10. The point involved now, however, has been set at rest by the Hon'ble Apex Court in Oriental Insurance Co. Ltd. v. Inderjit Kaur 1998 ACJ 123 (SC). The Apex Court has observed at paras 8 and 9 as follows:

(8) We have, therefore, this position. Despite the bar created by Section 64VB of the Insurance Act, the appellant, an authorised insurer, issued a policy of insurance to cover the bus without receiving the premium therefor. By reason of the provisions of Sections 147(5) and 149(1) of the Motor Vehicles Act, the appellant became liable to indemnify third parties in respect of the liability which that policy covered and to satisfy award of compensation in respect thereof notwithstanding its entitlement (upon which we do not express any opinion) to avoid or cancel the policy for the reason that the cheque issued in payment of the premium thereon had not been honoured.

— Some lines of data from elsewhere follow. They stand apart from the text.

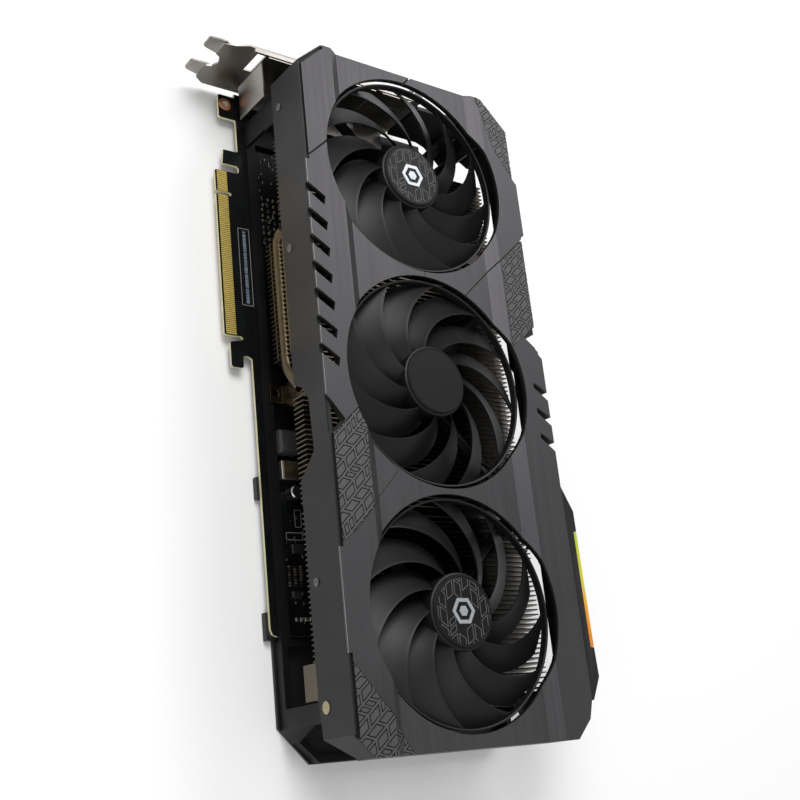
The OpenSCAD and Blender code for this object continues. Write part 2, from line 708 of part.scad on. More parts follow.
module light_bar_housing() {
    color("#1d1c1e") placed() difference() {
        intersection() {
            along_x(200, 310) polygon([
                [142, 41], [bar_y, 44], [bar_y, 53.9], [cover_high_y, cover_z - 0.1], [142, cover_z - 0.1]
            ]);
            linear_extrude(80) polygon(bar_outline);
        }
        block([228.2, 147.4, 46], [281.4, bar_y + 1, 60]);
    }
}

module light_diffuser() {
    color("#f0b040") placed() intersection() {
        along_x(228.4, 281.2) polygon([[147.6, 46.2], [bar_y, 46.2], [bar_y, 53.8], [147.6, 53.9]]);
        linear_extrude(80) polygon(bar_outline);
    }
}

// ---- fans -----------------------------------------------------------------

module at_fan(i) { placed() translate([fan_centres[i][0], fan_centres[i][1], 0]) children(); }

module fan_base(i) {
    color("#1e1e20") at_fan(i) difference() {
        union() {
            translate([0, 0, 34]) cylinder(r = 15.2, h = 1.6);
            translate([0, 0, 34]) cylinder(r = 4.6, h = 9);
            for (a = strut_angles) rotate([0, 0, a]) block([12, -2.6, 34], [60, 2.6, 36]);
            for (a = strut_angles) rotate([0, 0, a]) translate([lug * sqrt(2), 0, 34])
                cylinder(r = 3.4, h = 6);
        }
        translate([0, 0, 35]) cylinder(r = 3.2, h = 10);
        for (a = strut_angles) rotate([0, 0, a]) translate([lug * sqrt(2), 0, 33]) cylinder(r = 1.3, h = 8);
    }
}

module fan_bearing(i) {
    color("#a98b52") at_fan(i) difference() {
        translate([0, 0, 35]) cylinder(r = 3.2, h = 8);
        translate([0, 0, 34]) cylinder(r = 1.55, h = 10);
    }
}

module fan_stator(i) {
    color("#8a5a34") at_fan(i) difference() {
        union() {
            translate([0, 0, 37]) cylinder(r = 6.4, h = 5);
            for (a = [0:45:315]) rotate([0, 0, a]) {
                block([5, -1.5, 37.4], [12, 1.5, 41.6]);
                block([11, -3.4, 37], [13, 3.4, 42]);
            }
        }
        translate([0, 0, 36]) cylinder(r = 4.6, h = 8);
    }
}

module fan_shaft(i) {
    color("#c8c8c8") at_fan(i) translate([0, 0, 35.4]) cylinder(r = 1.5, h = 12.6);
}

blade_rows = 6;
blade_cols = 4;
blade_top_z = 49.2;
blade_drop = 10;
tip_drop = 0.6;
blade_t = 1.4;
blade_phase = [4, 5, 7.5];           // how far each rotor is turned at rest

// Point on a blade: i counts from root to tip, j from the trailing to the leading edge.
function blade_point(i, j, lower) =
    let (t = i / blade_rows, s = 1 - j / blade_cols,
         r = hub_r - 0.8 + t * (ring_r - 0.5 - hub_r + 0.8),
         start = blade_sweep * t,
         width = 31 - 6 * t,
         top = blade_top_z - tip_drop * pow(t, 2) - blade_drop * (1 - 0.25 * t) * pow(s, 0.9),
         z = top - (lower ? blade_t : 0))
    [r * cos(start - width * s), r * sin(start - width * s), z];

function grid_index(i, j, lower) =
    ((lower ? blade_rows + 1 : 0) + i) * (blade_cols + 1) + j;

// Two triangles that close the quad a-b-c-d.
function quad(a, b, c, d) = [[a, b, c], [a, c, d]];

module blade() {
    points = [for (lower = [false, true], i = [0:blade_rows], j = [0:blade_cols]) blade_point(i, j, lower)];
    top = [for (i = [0:blade_rows - 1], j = [0:blade_cols - 1], f = quad(grid_index(i, j, false),
        grid_index(i, j + 1, false), grid_index(i + 1, j + 1, false), grid_index(i + 1, j, false))) f];
    bottom = [for (i = [0:blade_rows - 1], j = [0:blade_cols - 1], f = quad(grid_index(i, j, true),
        grid_index(i + 1, j, true), grid_index(i + 1, j + 1, true), grid_index(i, j + 1, true))) f];
    edges_i = [for (i = [0:blade_rows - 1], f = concat(
        quad(grid_index(i, 0, false), grid_index(i + 1, 0, false),
             grid_index(i + 1, 0, true), grid_index(i, 0, true)),
        quad(grid_index(i, blade_cols, false), grid_index(i, blade_cols, true),
             grid_index(i + 1, blade_cols, true), grid_index(i + 1, blade_cols, false)))) f];
    edges_j = [for (j = [0:blade_cols - 1], f = concat(
        quad(grid_index(0, j, false), grid_index(0, j, true),
             grid_index(0, j + 1, true), grid_index(0, j + 1, false)),
        quad(grid_index(blade_rows, j, false), grid_index(blade_rows, j + 1, false),
             grid_index(blade_rows, j + 1, true), grid_index(blade_rows, j, true)))) f];
    polyhedron(points, concat(top, bottom, edges_i, edges_j));
}

// The middle fan turns the other way, so its blades are mirrored.
module fan_rotor(i) {
    color("#1b1c20") at_fan(i) mirror([0, i == 1 ? 1 : 0, 0]) {
        difference() {
            translate([0, 0, 38]) cylinder(r = hub_r, h = 11.4);
            translate([0, 0, 37]) cylinder(r = hub_r - 1.6, h = 9.8);
            translate([0, 0, 36]) cylinder(r = 1.5, h = 12);
        }
        difference() {
            translate([0, 0, 45]) cylinder(r = ring_r, h = 4);
            translate([0, 0, 44]) cylinder(r = ring_r - 1, h = 6);
        }
        for (k = [0:blade_count - 1]) rotate([0, 0, blade_phase[i] + k * 360 / blade_count]) blade();
    }
}

module hub_cap(i) {
    color("#26272b") at_fan(i) difference() {
        translate([0, 0, 49.4]) cylinder(r = 15.75, h = 1.1);
        difference() {
            translate([0, 0, 50.2]) cylinder(r = 14.6, h = 1);
            translate([0, 0, 50.1]) cylinder(r = 14.2, h = 2);
        }
    }
}

module fan_screws() {
    for (i = [0:2], sx = [-1, 1], sy = [-1, 1])
        color("#77777a") at_fan(i) translate([lug * sx, lug * sy, 0]) {
            translate([0, 0, 33.1]) cylinder(r = 2.3, h = 0.9);
            translate([0, 0, 33.5]) cylinder(r = 1.25, h = 11.5);
        }
}

// ---- fan leads ------------------------------------------------------------

lead_r = 0.6;
lane_y = 139.2;                      // the leads run beside the fins' top edge

// Points of a lead's route: out along a strut, over the fins, along the cooler's open side
// and down to the header.
function lead_route(i) =
    let (c = fan_centres[i], dir = i == 2 ? -1 : 1, exit_x = c[0] + dir * 35.4,
         end_x = header_x - 3 + 3.5 * i, run_z = [24, 28, 30][i])
    [
        [c[0] + dir * 9.4, c[1] + 9.4, 36.8], [c[0] + dir * 22, c[1] + 22, 36.8],
        [c[0] + dir * 32, c[1] + 32, 36.8], [c[0] + dir * 34.6, c[1] + 37, 36.8],
        [c[0] + dir * 35.2, c[1] + 42, 36.8], [exit_x, c[1] + 48, 35.4],
        [exit_x, c[1] + 57, 34.4], [exit_x, 138.4, 34],
        [exit_x + 0.6, lane_y, 32.6], [exit_x + 2, lane_y, run_z], [end_x - 1.6, lane_y, run_z - 1],
        [end_x, lane_y, run_z - 4], [end_x, lane_y, 10], [end_x, 137.6, 7], [end_x, 130, 6.4],
        [end_x, 122, 5], [end_x, 119.2, 3], [end_x, header_y + 0.05, 3]
    ];

// A round rod along a route. The reference direction is never parallel to the route.
module tube(route, r, reference, sides) {
    last = len(route) - 1;
    function tangent(k) = unit(route[min(k + 1, last)] - route[max(k - 1, 0)]);
    function corner(k, a) = k * sides + a % sides;
    points = [
        for (k = [0:last])
            let (t = tangent(k), u = unit(cross(t, reference)), v = cross(t, u))
            for (a = [0:sides - 1])
                route[k] + r * (cos(360 * a / sides) * u + sin(360 * a / sides) * v)
    ];
    walls = [
        for (k = [0:last - 1], a = [0:sides - 1],
             f = quad(corner(k, a), corner(k + 1, a), corner(k + 1, a + 1), corner(k, a + 1))) f
    ];
    ends = [
        [for (a = [0:sides - 1]) corner(0, a)],
        [for (a = [sides - 1:-1:0]) corner(last, a)]
    ];
    polyhedron(points, concat(walls, ends));
}

module fan_leads() {
    color("#202022") placed() for (i = [0:2])
        tube(lead_route(i), lead_r, [i == 2 ? -1 : 1, -1, 0.3], 8);
}

module fan_base_front() { fan_base(0); }
module fan_base_middle() { fan_base(1); }
module fan_base_rear() { fan_base(2); }
module fan_bearing_front() { fan_bearing(0); }
module fan_bearing_middle() { fan_bearing(1); }
module fan_bearing_rear() { fan_bearing(2); }
module fan_stator_front() { fan_stator(0); }
module fan_stator_middle() { fan_stator(1); }
module fan_stator_rear() { fan_stator(2); }
module fan_rotor_front() { fan_rotor(0); }
module fan_rotor_middle() { fan_rotor(1); }
module fan_rotor_rear() { fan_rotor(2); }
module fan_shaft_front() { fan_shaft(0); }
module fan_shaft_middle() { fan_shaft(1); }
module fan_shaft_rear() { fan_shaft(2); }
module hub_cap_front() { hub_cap(0); }
module hub_cap_middle() { hub_cap(1); }
module hub_cap_rear() { hub_cap(2); }

circuit_board();
edge_contacts();
gpu_package();
gpu_die();
memory_chips();
thermal_pads();
power_stages();
power_inductors();
capacitors();
small_components();
displayport_sockets();
hdmi_socket();
io_bracket();
bracket_screws();
power_socket();
fan_header();
cold_plate();
heat_pipes();
fin_stack_front();
fin_stack_middle();
fin_stack_rear();
cooler_tabs();
mid_frame();
backplate();
backplate_screws();
retention_bracket();
retention_screws();
shroud_frame();
cover_corner();
cover_upper();
cover_main();
insert_corner();
insert_upper();
insert_side();
insert_tail();
light_bar_housing();
light_diffuser();
wall_screws();
bios_switch_body();
bios_switch_slider();
fan_screws();
fan_leads();
fan_base_front();
fan_bearing_front();
fan_stator_front();
fan_rotor_front();
fan_shaft_front();
hub_cap_front();
fan_base_middle();
fan_bearing_middle();
fan_stator_middle();
fan_rotor_middle();
fan_shaft_middle();
hub_cap_middle();
fan_base_rear();
fan_bearing_rear();
fan_stator_rear();
fan_rotor_rear();
fan_shaft_rear();
hub_cap_rear();
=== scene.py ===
"""Looks of the graphics card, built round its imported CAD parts. Lengths in metres, in the row's frame."""

import json
import math
import random

import bmesh
import bpy
from mathutils import Matrix, Vector


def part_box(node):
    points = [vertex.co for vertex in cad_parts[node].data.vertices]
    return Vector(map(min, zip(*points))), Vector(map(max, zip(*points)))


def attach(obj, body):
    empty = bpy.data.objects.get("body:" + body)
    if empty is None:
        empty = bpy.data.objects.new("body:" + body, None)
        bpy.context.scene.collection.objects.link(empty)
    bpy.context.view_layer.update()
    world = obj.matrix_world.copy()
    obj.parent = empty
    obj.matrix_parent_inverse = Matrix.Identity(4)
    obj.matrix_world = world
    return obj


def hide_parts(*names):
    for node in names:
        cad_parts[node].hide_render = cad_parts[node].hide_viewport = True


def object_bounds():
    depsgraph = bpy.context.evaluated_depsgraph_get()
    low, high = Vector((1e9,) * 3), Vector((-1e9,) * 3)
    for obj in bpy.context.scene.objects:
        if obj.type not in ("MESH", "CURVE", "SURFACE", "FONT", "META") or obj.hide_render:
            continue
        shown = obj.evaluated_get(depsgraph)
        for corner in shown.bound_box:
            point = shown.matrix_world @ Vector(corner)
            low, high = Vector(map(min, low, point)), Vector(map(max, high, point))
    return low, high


MM = 0.001
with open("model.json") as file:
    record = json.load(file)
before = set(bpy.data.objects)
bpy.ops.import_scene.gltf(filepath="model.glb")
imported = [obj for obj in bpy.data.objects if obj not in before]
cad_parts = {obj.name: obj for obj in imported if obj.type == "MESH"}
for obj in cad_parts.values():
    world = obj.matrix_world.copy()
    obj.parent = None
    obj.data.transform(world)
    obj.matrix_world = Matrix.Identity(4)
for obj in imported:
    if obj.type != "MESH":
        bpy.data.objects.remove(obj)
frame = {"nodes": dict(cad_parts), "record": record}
CAD_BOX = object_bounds()
NODES = frame["nodes"]
BODY_OF = {n: b for b, names in frame["record"]["behaviour"]["bodies"].items() for n in names}
SLOT_OF = {s["node"]: s["material_slot"] for s in frame["record"]["subparts"]}

# Board coordinates, in millimetres: x from the bracket's plane, y from the connector's edge,
# z from the board's face.
BOARD_LOW, BOARD_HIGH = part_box("circuit_board")
BOARD_FIRST_X = 1.5
ORIGIN = Vector((BOARD_LOW.x - BOARD_FIRST_X * MM, BOARD_LOW.y, BOARD_HIGH.z))


def at(x, y, z=0.0):
    """A point given in board coordinates, in the row's frame."""
    return ORIGIN + Vector((x, y, z)) * MM


def in_board(point):
    """Board coordinates of a point of the row's frame."""
    return (point - ORIGIN) / MM


# ---- materials --------------------------------------------------------------


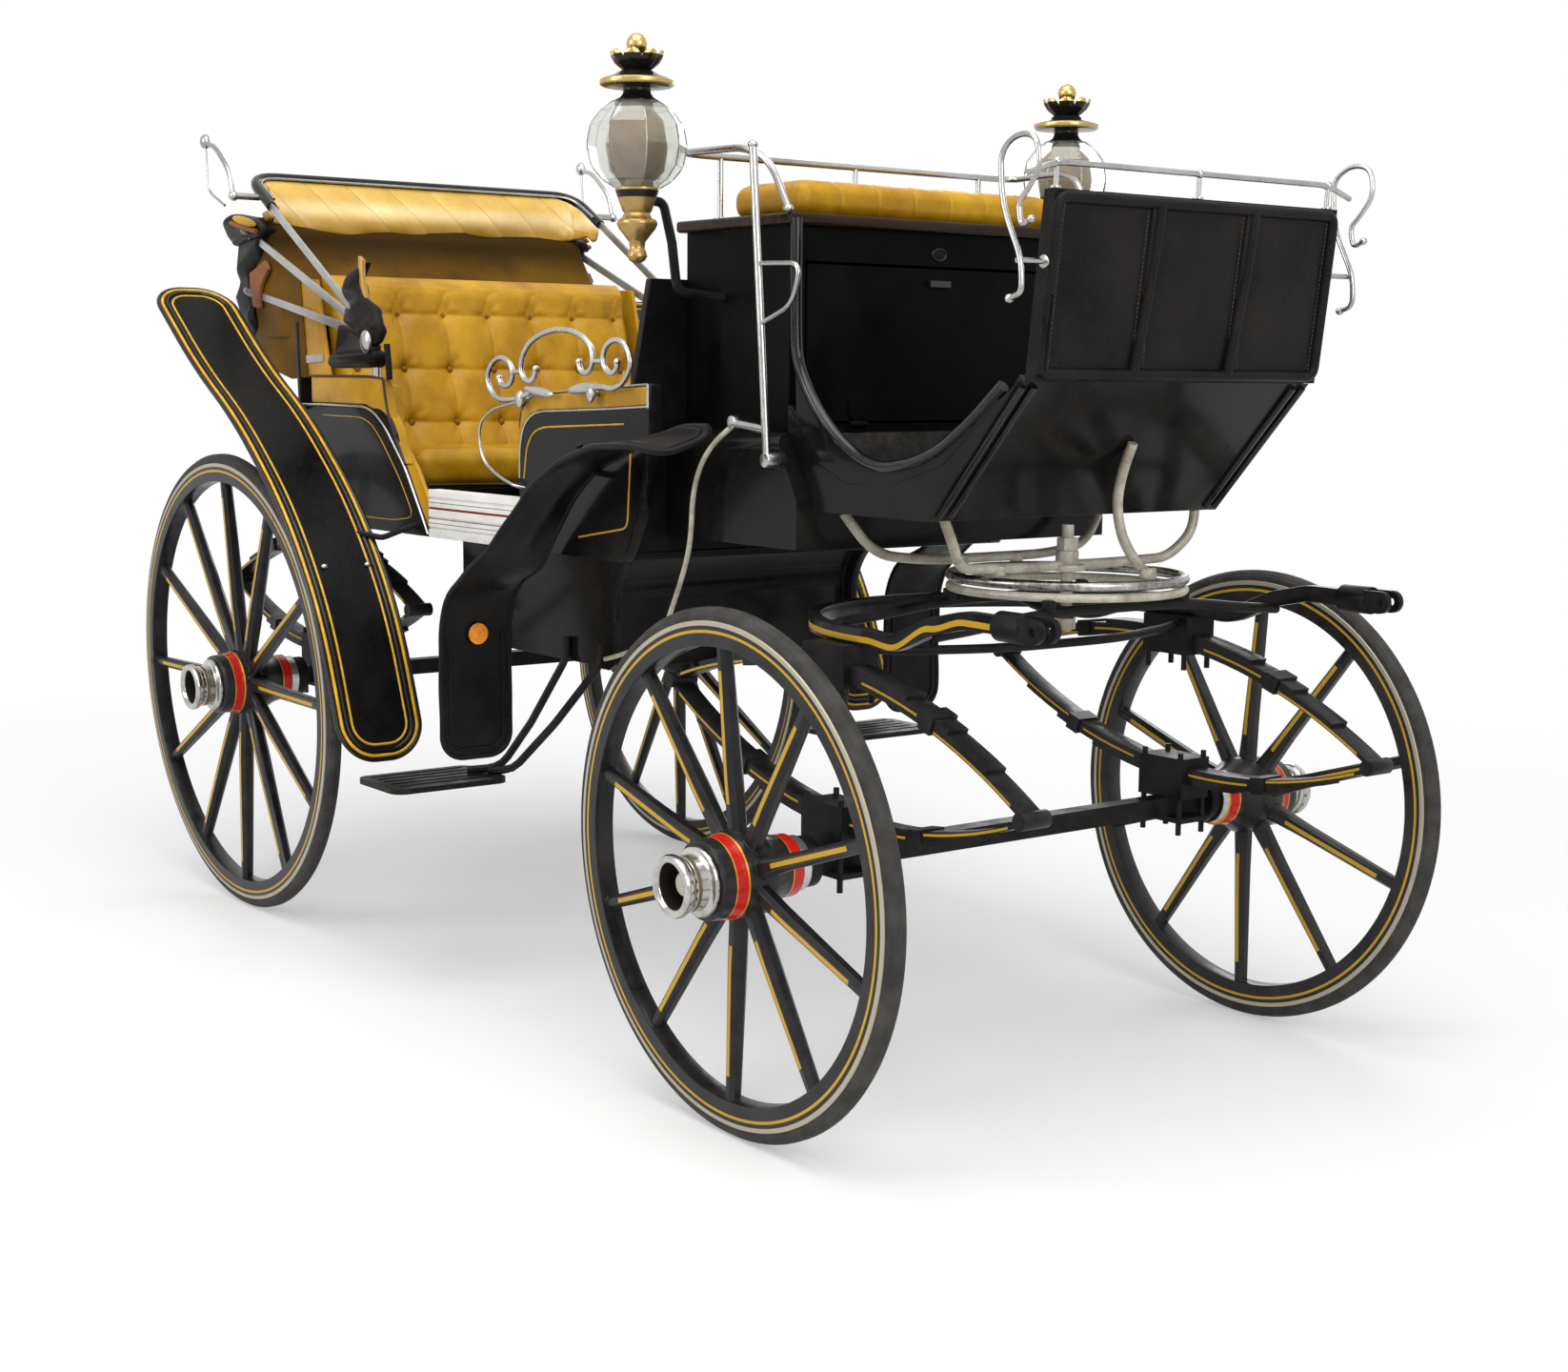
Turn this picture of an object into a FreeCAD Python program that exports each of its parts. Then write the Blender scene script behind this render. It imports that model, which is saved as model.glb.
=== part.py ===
import FreeCAD, Part
import math
import os

# Horse drawn carriage: an open Victoria with a folded hood, a high coachman's seat,
# four dished wooden wheels and full elliptic springs.  Millimetres, +Z up, +X forward,
# +Y to the carriage's left.  Everything is laid out from the front axle, and write()
# moves it so that the origin lies on the ground under the middle of the whole length.

V = FreeCAD.Vector
X_AXIS, Y_AXIS, Z_AXIS = V(1, 0, 0), V(0, 1, 0), V(0, 0, 1)

# ---- driving dimensions: running gear
WHEELBASE = 2080.0
REAR_X = -WHEELBASE           # the rear axle; the body's rear half is laid out from it
TRACK = 1338.0                # between the tyre centres
FRONT_WHEEL_R = 464.0         # over the rubber tyre
REAR_WHEEL_R = 558.0
FRONT_SPOKES, REAR_SPOKES = 10, 12
CAMBER_DEG = 1.7              # the wheels lean out at the top
DISH = 21.0                   # the spokes' feet stand this far inside the rim
TYRE_W, TYRE_H = 34.0, 22.0
TREAD_SHARE = 0.3             # flat part of the tyre's width
FELLOE_W, FELLOE_H = 40.0, 44.0
HUB_R, HUB_BARREL_R = 78.0, 60.0
CAP_R, CAP_LENGTH = 55.0, 66.0
HUB_INNER, HUB_OUTER = 145.0, 58.0   # hub ends, inside and outside the rim's plane
AXLE_ARM_R, ARM_CLEARANCE = 22.0, 0.1
AXLE_BAR = 38.0
SPRING_Y = 430.0
SPRING_W, LEAF_T = 46.0, 8.0
SPRING_HALF, SPRING_CAMBER = 500.0, 118.0
LEAF_HALVES = (500.0, 400.0, 300.0, 190.0)
FRONT_SPRING_TILT = 6.5       # nose down
KING_X = 120.0                # king bolt ahead of the front axle
RING_R, RING_BAR = 212.0, 20.0
RING_Z, RING_GAP = 938.0, 0.5
FUTCHELL_Y, FUTCHELL_Z = 426.0, 868.0
FUTCHELL_END_X, FUTCHELL_END_Z = 485.0, 920.0
FUTCHELL_W, FUTCHELL_T = 30.0, 22.0
FUTCHELL_DIP = 6.0            # the arms sag between the springs and the front transom

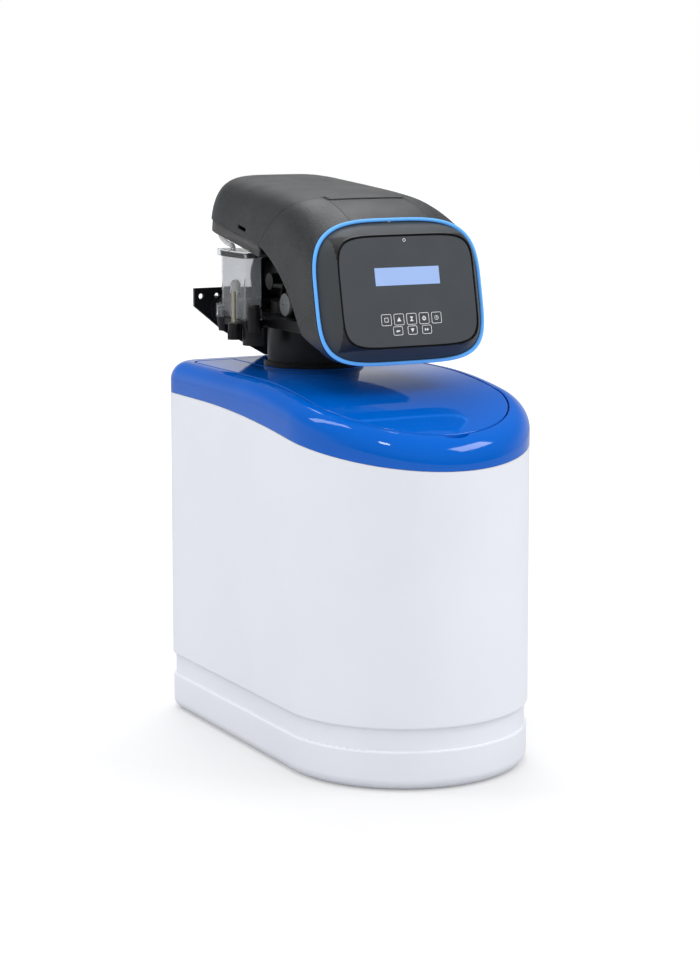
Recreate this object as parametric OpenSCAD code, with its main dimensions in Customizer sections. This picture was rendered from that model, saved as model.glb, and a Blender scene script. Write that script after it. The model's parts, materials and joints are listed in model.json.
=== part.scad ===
// Compact cabinet water softener: a D shaped salt cabinet under a deep blue cover with a
// lift-up salt lid, a resin tank inside, and an electronic control valve on the tank's neck.
// Millimetres. +Z is up, +X is to the right of someone facing the display, the front faces -Y.
// The origin is on the floor, at the middle of the cabinet's base.

/* [Cabinet] */
// Width of the cabinet, and diameter of its half round front
body_w = 260; // [250:1:280]
// Depth of the cabinet, front to back
body_d = 444; // [436:1:470]
// Radius of the two upright back corners
corner_r = 38; // [34:1:44]
// Thickness of the moulded cabinet wall
cabinet_wall = 4; // [3:0.5:5]
// Height of the foot below the waist groove
foot_h = 41; // [34:1:46]
// Height of the waist groove
groove_h = 21; // [16:1:26]
// Depth of the waist groove
groove_in = 3.5; // [2.5:0.5:4.5]
// How far the foot stands back from the upper body
foot_in = 1; // [0.5:0.5:2]
// Radius of the foot's bottom edge
foot_r = 12.5; // [8:0.5:14]
// Height of the joint between cabinet and cover, at the back
seam_z = 354.5; // [350:0.5:358]
// Radius of the long curve in which that joint drops to the front
seam_r = 1550; // [1400:10:2000]
// Where the joint starts to drop
seam_y = 118; // [90:1:130]

/* [Cover and salt lid] */
// Height of the cover's flat top
top_z = 388; // [385:0.5:392]
// Radius of the long curve in which the top drops to the front
top_r = 678; // [650:1:760]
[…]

(9) The policy of insurance that the appellant issued was a representation upon which the authorities and third parties were entitled to act. The appellant was not absolved of its obligations to third parties under the policy because it did not receive the premium. Its remedies in this behalf lay against the insured.

The Apex Court while resolving the issue has declared the decision rendered by it earlier in United India Insurance Co. Ltd. v. Ayeb Mohammed 1991 ACJ 650 (SC), does not lay down good law.

11. In that view of the matter, the appellant insurance company having issued the policy on receipt of the cheque for the major part of the premium in contravention of Section 64VB of the Insurance Act, it cannot claim immunity thereunder to absolve itself from the liability. The claim of the third party, therefore, cannot be defeated for the self-created predicament of the insurer in issuing a policy without receiving the premium.

In the result, the appeal is dismissed being devoid of any merit. But in the circumstances, there shall be no order as to costs.